Nearly half of banks listed challenger banks as threats to the industry, lower than the 53 percent who cited megabanks and 64 percent who reported large fintechs as threats. Other top issues bankers cited included efficiency/noninterest expenses, cost of funds, cybersecurity and consumer-related fraud. Williams said many regional/community banks face liquidity constraints. Only 20 percent listed the U.S. government as a threat.
Williams said the rapid growth of fintechs will attract more younger customers and diversity into banking. He sees a major chance for small business growth in vertical software-as-a-service providers. Still, Only 16 percent of banks listed fintech partnerships as a driver of growth, down from 29 percent in 2023. Forty percent said fintech partnerships were not a growth driver, up from 30 percent in 2024.
The survey also touched on technology. Forty three percent of bankers plan to use generative AI in their contact center, while 41 percent expect to do so for back-office operations. Thirty nine percent listed fraud management as a top use case, while 30 percent cited marketing.

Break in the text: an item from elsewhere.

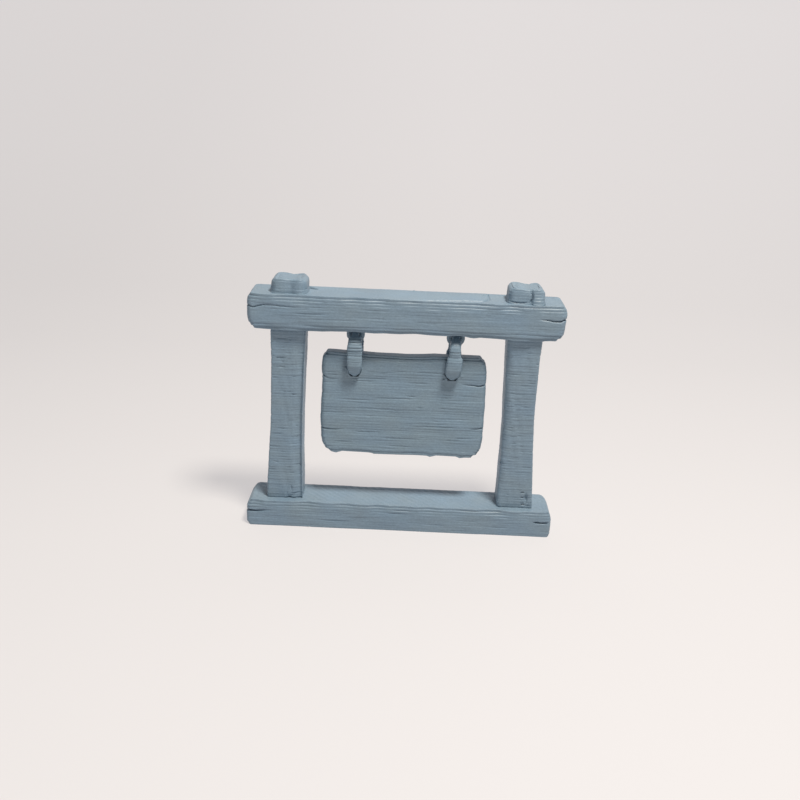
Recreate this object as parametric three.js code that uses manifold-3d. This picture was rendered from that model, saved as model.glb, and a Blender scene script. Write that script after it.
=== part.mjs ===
// A miniature hanging sign: two waisted posts stand in a base rail and carry a top beam,
// and a plain board hangs under the beam on two closed links. Millimetres, +Z up.
// The origin is the middle of the base rail's underside, +X runs to the sign's right and
// -Y is the front.
import * as THREE from "three";
import { mergeVertices } from "three/addons/utils/BufferGeometryUtils.js";
import Module from "manifold-3d";

const wasm = await Module();
wasm.setup();

// Base rail
const baseLength = 23.0;
const baseDepth = 3.26;
const baseHeight = 2.07;
const baseCornerRadius = 0.34;
const baseEdgeRadius = 0.14;

// Posts: each stands on the rail with a stub tenon and runs up through the beam
const postInset = 3.04; // rail end to the middle of the post's head
const postHeight = 13.46; // rail top to beam underside
const postHeadWidth = 2.56;
const postDepth = 1.89;
const postChamfer = 0.2;
const stubLength = 0.9;
const stubInset = 0.4;
const tenonShoulder = 0.09;
const knobHeight = 1.06; // how far the post's end stands above the beam
const knobRounding = 0.26;
const grooveWidth = 0.36;
const grooveDepth = 0.16;

// Top beam
const beamOverhang = 2.78; // middle of a post's head to the beam's end
const beamDepth = 3.04;
const beamHeight = 2.54;
const beamShift = -0.06; // the beam and the sign sit a little left of the rail's middle
const beamPlanRadius = 0.42;
const beamLowerRadius = 0.5;
const beamUpperRadius = 0.2;

// Staples: U-shaped eyes driven into the beam's underside
const stapleWire = 0.28; // leg width, along X
const stapleBar = 0.36; // thickness of the crossbar, along Y and Z
const stapleDriven = 0.8; // how far the legs enter the beam
const stapleCornerRadius = 0.4;

// Links: closed loops that hang on the staples and pass through the board
const linkWidth = 1.12;
const linkThickness = 0.45;
const linkInnerHeight = 2.59;
const linkArchWidth = 0.6; // width of the top bend, inside the staple
const linkBevel = 0.09;
const linkBoardGap = 0.225; // link's inner face to the board's face

// Sign board
const boardPostGap = 1.12; // board edge to the inner side of a post's head
const boardHeight = 7.83;
const boardThickness = 1.05;
const boardBridge = 1.14; // material above the link's hole
const boardTopSag = 0.12;
const boardEdgeBevel = 0.07;
const boardRadiusTopLeft = 0.5;
const boardRadiusTopRight = 0.75;
const boardRadiusBottomRight = 0.9;
const boardRadiusBottomLeft = 0.95;
const hangerInset = 2.43; // board edge to the middle of a link

// Clearances
const joineryPlay = 0.05; // between a tenon or leg and its hole, on each side
const hangPlay = 0.08; // between a link and what it hangs on or carries
const stapleSidePlay = 0.09; // between the link's top bend and a staple leg
const archHeadroom = 0.2; // between the link's top bend and the beam
const overrun = 0.5; // how far a cutting solid runs past the face that it cuts
const weldDistance = 0.00001; // vertices closer than this are one

// Shapes shared by both posts: height share from rail to beam, then the distance from the
// head's middle to the outer and inner sides as shares of the head's half width
const postShares = [
  [0.0, 1.3, 0.82],
  [0.12, 1.26, 0.81],
  [0.3, 1.13, 0.79],
  [0.5, 1.01, 0.8],
  [0.7, 0.96, 0.86],
  [0.86, 0.965, 0.93],
  [1.0, 1.0, 1.0],
];
// The groove on each knob, as a share of the knob's width from its left side
const leftGrooveShare = 0.48;
const rightGrooveShare = 0.62;

// Front outline of each link: height share of the whole link from the top bend down, then
// the half width as a share of the link's half width below the top bend
const leftLinkShares = [
  [0.22, 0.86],
  [0.3, 0.93],
  [0.52, 1.0],
  [0.68, 1.0],
  [0.8, 0.87],
  [0.89, 0.66],
  [0.96, 0.4],
  [1.0, 0.2],
];
const rightLinkShares = [
  [0.22, 0.84],
  [0.3, 0.86],
  [0.45, 0.84],
  [0.51, 1.0],
  [0.66, 0.95],
  [0.8, 0.83],
  [0.89, 0.62],
  [0.96, 0.38],
  [1.0, 0.2],
];
const archShare = 0.13; // height share of the link that stays as narrow as its top bend

// Colours of the printed plastic
const timberColour = 0x77898f;
const boardColour = 0x788a94;
const ironColour = 0x73858e;
const plasticRoughness = 0.55;

// Places worked out from the sizes above
const postX = baseLength / 2 - postInset;
const beamUnderside = baseHeight + postHeight;
const beamLength = 2 * (postX + beamOverhang);
const tenonWidth = postHeadWidth - 2 * tenonShoulder;
const stapleInner = linkArchWidth + 2 * stapleSidePlay;
const stapleWidth = stapleInner + 2 * stapleWire;
const stapleEdge = stapleWire / 4; // bevel along the staple's edges
const barZ =
  beamUnderside - archHeadroom - linkThickness - hangPlay - stapleBar / 2;
const linkInnerDepth = boardThickness + 2 * linkBoardGap;
const linkOuterRadius = linkInnerDepth / 2 + linkThickness;
const linkOuterHeight = linkInnerHeight + 2 * linkThickness;
const linkInnerTop = stapleBar / 2 + hangPlay; // above the crossbar's middle
const linkTop = linkInnerTop + linkThickness;
// The board rocks about the middle of the link's lower bend
const rockDrop = linkInnerHeight - linkInnerTop - linkInnerDepth / 2;
const rockZ = barZ - rockDrop;
const holeTop =
  rockZ -
  Math.sqrt((linkInnerDepth / 2) ** 2 - (boardThickness / 2) ** 2) +
  hangPlay;
const holeBottom = rockZ - linkOuterRadius - hangPlay;
const boardTop = holeTop + boardBridge;
const boardWidth = 2 * (postX - postHeadWidth / 2 - boardPostGap);
const hangerX = boardWidth / 2 - hangerInset;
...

Shevlin expects product differentiation will be crucial for banks in the coming years. He said banks will hire more chief product officers. Williams said banks must be realistic on what a core provider can give while building a talented team who can use the core to further their strategy. He acknowledged that will be hard for $500 million banks, but deemed the task “critical” for $10 billion financial institutions.
Two-thirds described their bank’s data strategy as “somewhat effective,” while 56 percent said the same for data governance. Forty-eight percent described their banks’ use of data to improve the customer experience as “somewhat effective.” Shevlin said qualitative data — policies, emails and reports — is overlooked in potential AI benefits.
Discussing the regulatory environment, Williams predicted the Trump administration will transfer the Consumer Financial Protection Bureau’s examination responsibilities to the Office of the Comptroller of the Currency while limiting the CFPB’s focus to being a consumer watchdog. He expects the CFPB’s plan to limit the overdraft fees the largest banks can charge will fall by the wayside.